The difference can be seen most clearly in two Turner paintings. The Lake, Petworth, Sunset, painted in 1828, is what the scientists call "an example of a non-volcanic sunset", with a clear blue sky streaked with orange.

Sunset, painted in 1833, is a dramatic red and orange sky, showing the effects of a Philippines eruption in 1831.

Crome's Yarmouth Harbour - Evening shows boats clustered together, almost silhouetted against an orange sunset sky. Windmill near Norwich is more muted, with Trowse post mill silhouetted against a darkening orange glow.

Both are held by the Tate and were painted in 1816, when the effects of the Tambora eruption would have been visible.

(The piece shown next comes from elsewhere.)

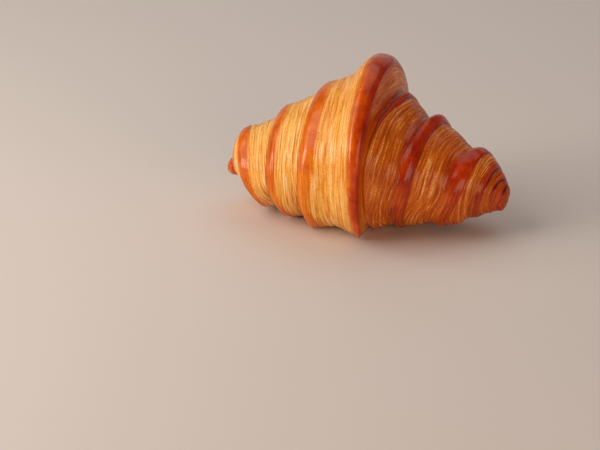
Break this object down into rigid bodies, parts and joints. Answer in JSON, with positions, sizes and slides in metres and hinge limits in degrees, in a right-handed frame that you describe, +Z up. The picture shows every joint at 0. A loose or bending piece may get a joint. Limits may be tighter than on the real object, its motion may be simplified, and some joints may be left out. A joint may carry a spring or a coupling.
{
  "type": "croissant",
  "caption": "Straight butter croissant: a rolled, laminated pastry with a raised smooth middle band and stepped wraps narrowing to two blunt tips.",
  "frame": {"origin": "on the flat base, under the middle of the bounding box in X and Y", "axes": "+X along the roll, from the golden, gently stepped end to the browner, steeper end; +Y to the back, away from the side where the point of the dough is tucked under; +Z up"},
  "size_m": [0.1378, 0.0874, 0.0803],
  "materials": {
    "crust": "egg-washed crust: glossy brown on the smooth bands, satin golden on the layered slopes between them"
  },
  "bodies": {
    "root": {"croissant": "crust"}
  },
  "joints": []
}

Prof Zeferos said: "If you measure the ratio of red to green [in the Crome paintings] you can say yes, there is something unusual in the atmosphere and this unusual thing was caused by aerosol debris in the atmosphere."

He added: "I hope it will improve our knowledge of past climates, because we rely on our knowledge of the past to forecast future changes."

The scientists are now using their research to see if the data which the Inter-Governmental Panel on Climate Change is using for its climate change predictions is accurate. They are also planning a study of 20th-century paintings and whether they show the effect of pollution on sunsets.